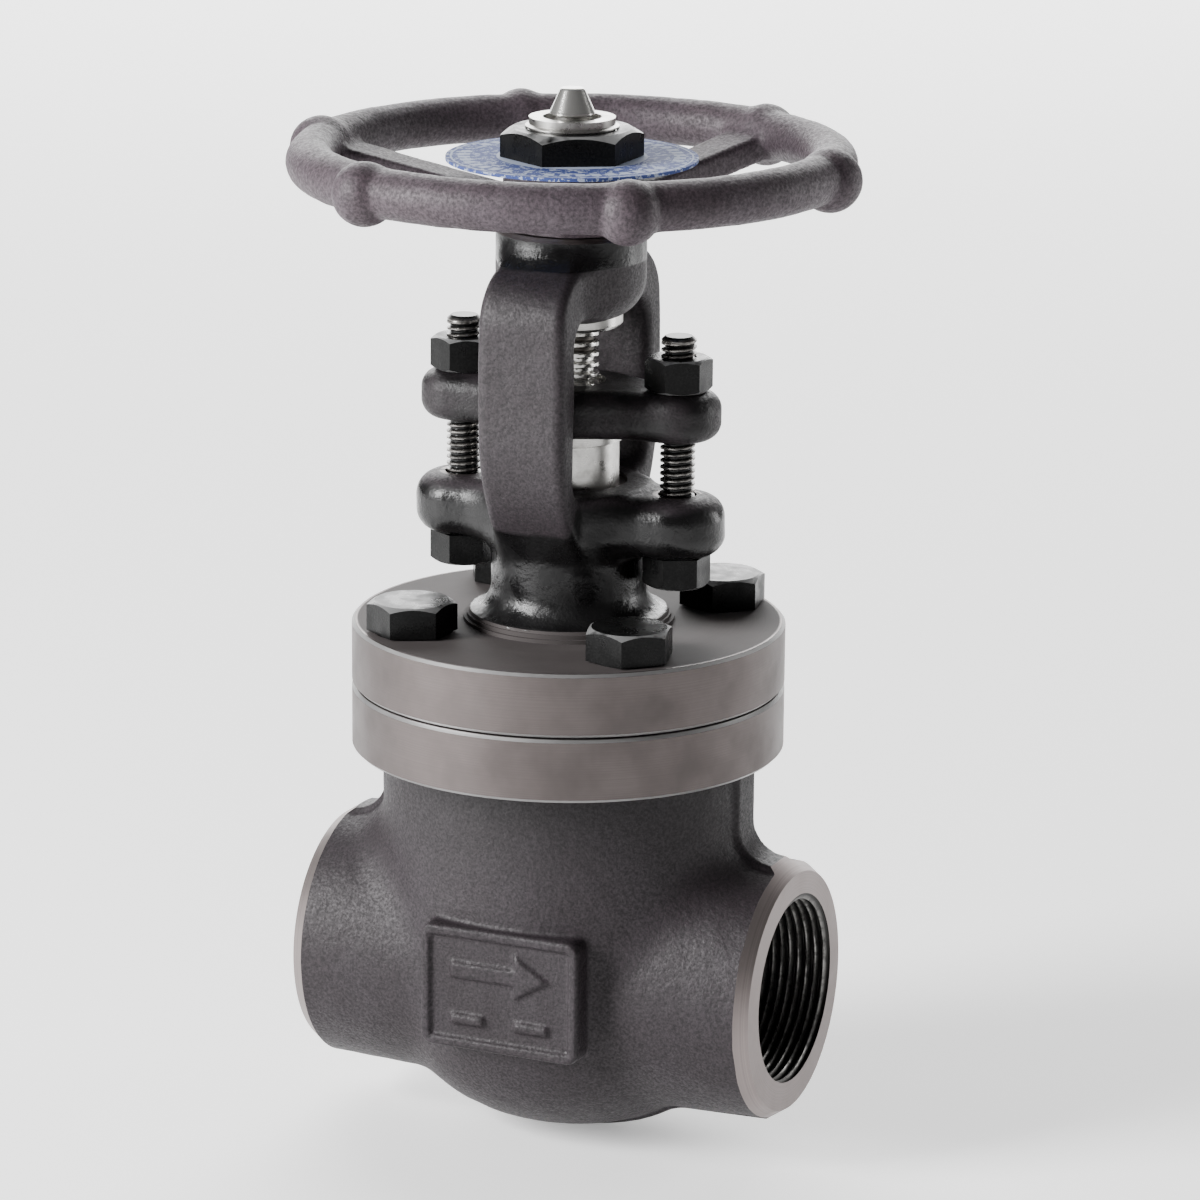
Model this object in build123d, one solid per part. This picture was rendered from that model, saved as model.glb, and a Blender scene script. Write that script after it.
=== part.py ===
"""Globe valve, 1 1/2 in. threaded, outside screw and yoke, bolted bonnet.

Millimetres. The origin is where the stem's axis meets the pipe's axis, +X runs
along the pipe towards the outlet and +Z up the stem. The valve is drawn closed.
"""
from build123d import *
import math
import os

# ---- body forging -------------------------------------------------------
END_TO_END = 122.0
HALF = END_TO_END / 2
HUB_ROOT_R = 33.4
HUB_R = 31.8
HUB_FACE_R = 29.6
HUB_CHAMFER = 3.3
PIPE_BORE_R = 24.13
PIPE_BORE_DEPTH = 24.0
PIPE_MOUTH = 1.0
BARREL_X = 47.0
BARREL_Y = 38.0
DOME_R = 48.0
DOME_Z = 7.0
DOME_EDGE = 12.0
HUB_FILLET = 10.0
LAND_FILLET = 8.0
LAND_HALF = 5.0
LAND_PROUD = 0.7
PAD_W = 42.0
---
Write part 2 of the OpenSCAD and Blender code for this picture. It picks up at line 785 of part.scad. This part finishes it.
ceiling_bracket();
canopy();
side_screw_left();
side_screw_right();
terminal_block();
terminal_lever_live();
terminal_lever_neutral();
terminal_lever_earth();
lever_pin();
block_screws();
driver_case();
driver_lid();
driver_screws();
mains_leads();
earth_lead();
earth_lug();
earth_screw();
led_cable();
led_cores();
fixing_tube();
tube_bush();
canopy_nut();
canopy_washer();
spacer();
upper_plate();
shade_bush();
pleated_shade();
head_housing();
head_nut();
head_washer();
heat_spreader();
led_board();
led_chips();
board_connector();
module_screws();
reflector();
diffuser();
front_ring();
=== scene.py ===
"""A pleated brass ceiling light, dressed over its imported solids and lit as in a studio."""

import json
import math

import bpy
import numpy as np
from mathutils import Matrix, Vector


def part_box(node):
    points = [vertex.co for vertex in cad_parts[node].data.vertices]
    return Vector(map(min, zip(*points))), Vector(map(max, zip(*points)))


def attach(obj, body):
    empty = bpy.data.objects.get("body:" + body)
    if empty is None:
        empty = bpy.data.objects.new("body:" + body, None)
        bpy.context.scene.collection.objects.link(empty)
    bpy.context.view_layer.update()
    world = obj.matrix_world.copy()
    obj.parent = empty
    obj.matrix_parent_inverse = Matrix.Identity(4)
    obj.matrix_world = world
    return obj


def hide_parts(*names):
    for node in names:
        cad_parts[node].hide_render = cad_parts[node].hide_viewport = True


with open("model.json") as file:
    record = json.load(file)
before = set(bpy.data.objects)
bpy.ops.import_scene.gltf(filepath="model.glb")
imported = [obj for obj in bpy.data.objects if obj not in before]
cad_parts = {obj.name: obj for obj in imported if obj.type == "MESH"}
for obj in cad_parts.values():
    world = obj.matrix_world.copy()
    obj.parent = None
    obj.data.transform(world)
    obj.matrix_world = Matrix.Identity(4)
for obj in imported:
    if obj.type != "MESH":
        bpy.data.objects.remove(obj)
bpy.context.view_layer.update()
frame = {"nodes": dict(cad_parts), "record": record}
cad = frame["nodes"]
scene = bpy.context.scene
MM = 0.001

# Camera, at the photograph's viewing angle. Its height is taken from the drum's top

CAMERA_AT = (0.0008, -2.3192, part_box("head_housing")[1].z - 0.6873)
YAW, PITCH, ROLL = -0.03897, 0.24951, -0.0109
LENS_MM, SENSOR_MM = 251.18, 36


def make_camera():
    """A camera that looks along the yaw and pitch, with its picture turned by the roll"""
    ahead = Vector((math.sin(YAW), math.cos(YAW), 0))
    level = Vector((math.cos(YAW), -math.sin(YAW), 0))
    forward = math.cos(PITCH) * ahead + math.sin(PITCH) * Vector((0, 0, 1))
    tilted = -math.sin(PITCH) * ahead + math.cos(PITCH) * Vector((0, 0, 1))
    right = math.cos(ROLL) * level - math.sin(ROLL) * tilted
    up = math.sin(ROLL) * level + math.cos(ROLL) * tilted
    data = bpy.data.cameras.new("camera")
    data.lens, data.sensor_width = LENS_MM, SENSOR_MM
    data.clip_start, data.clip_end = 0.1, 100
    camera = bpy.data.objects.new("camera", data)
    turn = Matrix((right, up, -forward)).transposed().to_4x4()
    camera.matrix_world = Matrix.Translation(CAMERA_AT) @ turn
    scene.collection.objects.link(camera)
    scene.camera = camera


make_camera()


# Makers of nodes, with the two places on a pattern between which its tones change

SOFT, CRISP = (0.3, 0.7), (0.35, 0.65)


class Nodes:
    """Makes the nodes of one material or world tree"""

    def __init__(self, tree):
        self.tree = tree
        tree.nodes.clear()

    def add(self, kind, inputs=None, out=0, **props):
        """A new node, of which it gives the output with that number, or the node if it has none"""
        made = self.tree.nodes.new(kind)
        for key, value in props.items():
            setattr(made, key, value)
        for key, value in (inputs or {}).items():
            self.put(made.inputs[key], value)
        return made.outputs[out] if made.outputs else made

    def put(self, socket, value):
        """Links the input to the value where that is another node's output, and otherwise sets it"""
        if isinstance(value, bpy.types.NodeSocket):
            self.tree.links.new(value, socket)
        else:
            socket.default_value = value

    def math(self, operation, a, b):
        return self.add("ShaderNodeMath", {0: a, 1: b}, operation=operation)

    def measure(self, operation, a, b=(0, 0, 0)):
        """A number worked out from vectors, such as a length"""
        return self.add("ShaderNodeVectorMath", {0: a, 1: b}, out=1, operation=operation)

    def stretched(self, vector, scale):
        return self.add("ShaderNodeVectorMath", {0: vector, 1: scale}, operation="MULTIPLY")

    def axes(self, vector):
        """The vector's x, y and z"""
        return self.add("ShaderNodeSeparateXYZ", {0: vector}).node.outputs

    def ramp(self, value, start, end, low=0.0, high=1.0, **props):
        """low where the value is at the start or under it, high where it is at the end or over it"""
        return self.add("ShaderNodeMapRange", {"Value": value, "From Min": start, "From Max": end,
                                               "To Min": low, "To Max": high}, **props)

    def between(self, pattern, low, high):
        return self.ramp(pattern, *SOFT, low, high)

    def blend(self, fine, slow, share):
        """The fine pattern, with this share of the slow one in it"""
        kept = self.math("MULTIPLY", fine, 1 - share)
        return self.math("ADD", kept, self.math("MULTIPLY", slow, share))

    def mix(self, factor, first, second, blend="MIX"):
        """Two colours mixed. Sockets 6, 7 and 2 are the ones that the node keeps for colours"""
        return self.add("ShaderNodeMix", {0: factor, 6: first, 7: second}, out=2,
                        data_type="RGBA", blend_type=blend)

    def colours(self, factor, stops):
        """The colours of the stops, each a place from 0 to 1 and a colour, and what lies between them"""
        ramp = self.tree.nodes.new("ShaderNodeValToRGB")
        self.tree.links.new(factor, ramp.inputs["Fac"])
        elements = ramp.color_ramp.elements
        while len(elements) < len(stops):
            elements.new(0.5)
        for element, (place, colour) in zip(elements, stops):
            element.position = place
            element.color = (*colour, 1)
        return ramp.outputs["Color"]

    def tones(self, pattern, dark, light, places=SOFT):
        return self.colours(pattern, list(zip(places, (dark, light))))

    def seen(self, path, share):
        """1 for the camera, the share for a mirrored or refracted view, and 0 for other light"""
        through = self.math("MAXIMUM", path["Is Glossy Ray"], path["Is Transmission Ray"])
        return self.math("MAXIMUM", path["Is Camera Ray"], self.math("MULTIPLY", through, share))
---
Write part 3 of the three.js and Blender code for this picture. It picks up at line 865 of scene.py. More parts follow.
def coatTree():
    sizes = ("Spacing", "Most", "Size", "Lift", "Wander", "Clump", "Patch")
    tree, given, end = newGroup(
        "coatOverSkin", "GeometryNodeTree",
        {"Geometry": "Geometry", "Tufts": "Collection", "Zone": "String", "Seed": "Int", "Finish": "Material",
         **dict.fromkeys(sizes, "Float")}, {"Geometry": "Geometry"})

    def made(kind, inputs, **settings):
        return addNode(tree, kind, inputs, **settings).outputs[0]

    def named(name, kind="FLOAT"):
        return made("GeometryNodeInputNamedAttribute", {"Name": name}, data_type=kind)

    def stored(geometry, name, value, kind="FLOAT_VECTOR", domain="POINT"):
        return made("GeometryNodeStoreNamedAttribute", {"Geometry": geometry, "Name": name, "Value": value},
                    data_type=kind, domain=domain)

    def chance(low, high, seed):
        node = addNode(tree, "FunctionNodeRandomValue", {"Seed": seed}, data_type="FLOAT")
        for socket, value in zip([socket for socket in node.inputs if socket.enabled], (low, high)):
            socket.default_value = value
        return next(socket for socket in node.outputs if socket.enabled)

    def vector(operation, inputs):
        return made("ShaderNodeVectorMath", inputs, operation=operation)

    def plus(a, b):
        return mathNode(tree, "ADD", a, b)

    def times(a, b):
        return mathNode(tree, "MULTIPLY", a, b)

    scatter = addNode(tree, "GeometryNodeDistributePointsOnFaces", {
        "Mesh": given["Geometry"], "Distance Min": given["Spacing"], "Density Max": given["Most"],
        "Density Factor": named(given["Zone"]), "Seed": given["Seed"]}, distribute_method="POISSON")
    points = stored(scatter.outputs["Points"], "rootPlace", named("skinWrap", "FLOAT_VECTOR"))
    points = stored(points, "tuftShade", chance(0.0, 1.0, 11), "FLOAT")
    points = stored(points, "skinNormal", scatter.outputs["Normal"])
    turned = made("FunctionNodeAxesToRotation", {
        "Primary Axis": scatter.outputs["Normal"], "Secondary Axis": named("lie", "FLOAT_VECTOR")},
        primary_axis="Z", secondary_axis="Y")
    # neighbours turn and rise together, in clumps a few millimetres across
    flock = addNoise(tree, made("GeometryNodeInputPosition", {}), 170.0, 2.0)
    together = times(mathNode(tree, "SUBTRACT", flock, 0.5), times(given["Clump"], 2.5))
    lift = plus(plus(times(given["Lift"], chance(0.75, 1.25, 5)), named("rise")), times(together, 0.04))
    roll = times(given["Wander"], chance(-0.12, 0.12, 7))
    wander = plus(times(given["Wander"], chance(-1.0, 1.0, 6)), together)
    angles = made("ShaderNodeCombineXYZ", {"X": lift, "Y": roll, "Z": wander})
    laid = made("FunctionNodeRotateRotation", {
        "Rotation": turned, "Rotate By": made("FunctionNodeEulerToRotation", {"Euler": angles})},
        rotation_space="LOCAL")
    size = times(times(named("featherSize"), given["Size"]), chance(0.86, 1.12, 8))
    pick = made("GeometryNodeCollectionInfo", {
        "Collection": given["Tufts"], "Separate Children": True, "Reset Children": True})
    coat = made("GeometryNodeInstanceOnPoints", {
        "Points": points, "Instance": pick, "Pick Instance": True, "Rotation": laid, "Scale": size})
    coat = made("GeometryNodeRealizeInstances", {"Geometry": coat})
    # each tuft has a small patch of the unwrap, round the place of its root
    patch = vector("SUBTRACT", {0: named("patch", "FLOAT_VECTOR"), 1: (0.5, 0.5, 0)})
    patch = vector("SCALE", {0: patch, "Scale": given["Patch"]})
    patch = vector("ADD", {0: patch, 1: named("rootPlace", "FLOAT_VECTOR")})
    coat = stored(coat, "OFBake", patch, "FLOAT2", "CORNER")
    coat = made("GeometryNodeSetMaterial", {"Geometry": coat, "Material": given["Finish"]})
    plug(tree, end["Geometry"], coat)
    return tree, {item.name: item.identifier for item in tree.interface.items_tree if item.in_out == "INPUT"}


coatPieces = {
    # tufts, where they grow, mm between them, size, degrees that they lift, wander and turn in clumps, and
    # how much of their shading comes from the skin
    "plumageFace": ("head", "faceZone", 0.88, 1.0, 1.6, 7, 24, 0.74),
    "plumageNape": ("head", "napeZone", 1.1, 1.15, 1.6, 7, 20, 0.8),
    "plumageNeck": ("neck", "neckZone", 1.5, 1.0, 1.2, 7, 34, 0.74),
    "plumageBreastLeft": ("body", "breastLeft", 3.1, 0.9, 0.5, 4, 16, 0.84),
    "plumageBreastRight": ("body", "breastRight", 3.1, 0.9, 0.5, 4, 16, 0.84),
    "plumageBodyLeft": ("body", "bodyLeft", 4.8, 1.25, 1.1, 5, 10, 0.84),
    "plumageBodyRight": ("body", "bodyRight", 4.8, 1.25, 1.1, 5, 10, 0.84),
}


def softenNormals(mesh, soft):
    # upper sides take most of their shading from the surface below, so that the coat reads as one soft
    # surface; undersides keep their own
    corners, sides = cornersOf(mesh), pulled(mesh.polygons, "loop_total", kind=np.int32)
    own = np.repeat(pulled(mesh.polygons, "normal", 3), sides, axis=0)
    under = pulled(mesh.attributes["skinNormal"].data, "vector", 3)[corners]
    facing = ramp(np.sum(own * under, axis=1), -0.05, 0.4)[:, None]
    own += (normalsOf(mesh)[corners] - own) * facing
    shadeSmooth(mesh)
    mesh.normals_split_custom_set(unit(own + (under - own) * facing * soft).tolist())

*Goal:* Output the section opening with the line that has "canopy_washer();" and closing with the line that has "obj.matrix_world = Matrix.Identity(4)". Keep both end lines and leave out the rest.

*Correct answer:*
canopy_washer();
spacer();
upper_plate();
shade_bush();
pleated_shade();
head_housing();
head_nut();
head_washer();
heat_spreader();
led_board();
led_chips();
board_connector();
module_screws();
reflector();
diffuser();
front_ring();
=== scene.py ===
"""A pleated brass ceiling light, dressed over its imported solids and lit as in a studio."""

import json
import math

import bpy
import numpy as np
from mathutils import Matrix, Vector


def part_box(node):
    points = [vertex.co for vertex in cad_parts[node].data.vertices]
    return Vector(map(min, zip(*points))), Vector(map(max, zip(*points)))


def attach(obj, body):
    empty = bpy.data.objects.get("body:" + body)
    if empty is None:
        empty = bpy.data.objects.new("body:" + body, None)
        bpy.context.scene.collection.objects.link(empty)
    bpy.context.view_layer.update()
    world = obj.matrix_world.copy()
    obj.parent = empty
    obj.matrix_parent_inverse = Matrix.Identity(4)
    obj.matrix_world = world
    return obj


def hide_parts(*names):
    for node in names:
        cad_parts[node].hide_render = cad_parts[node].hide_viewport = True


with open("model.json") as file:
    record = json.load(file)
before = set(bpy.data.objects)
bpy.ops.import_scene.gltf(filepath="model.glb")
imported = [obj for obj in bpy.data.objects if obj not in before]
cad_parts = {obj.name: obj for obj in imported if obj.type == "MESH"}
for obj in cad_parts.values():
    world = obj.matrix_world.copy()
    obj.parent = None
    obj.data.transform(world)
    obj.matrix_world = Matrix.Identity(4)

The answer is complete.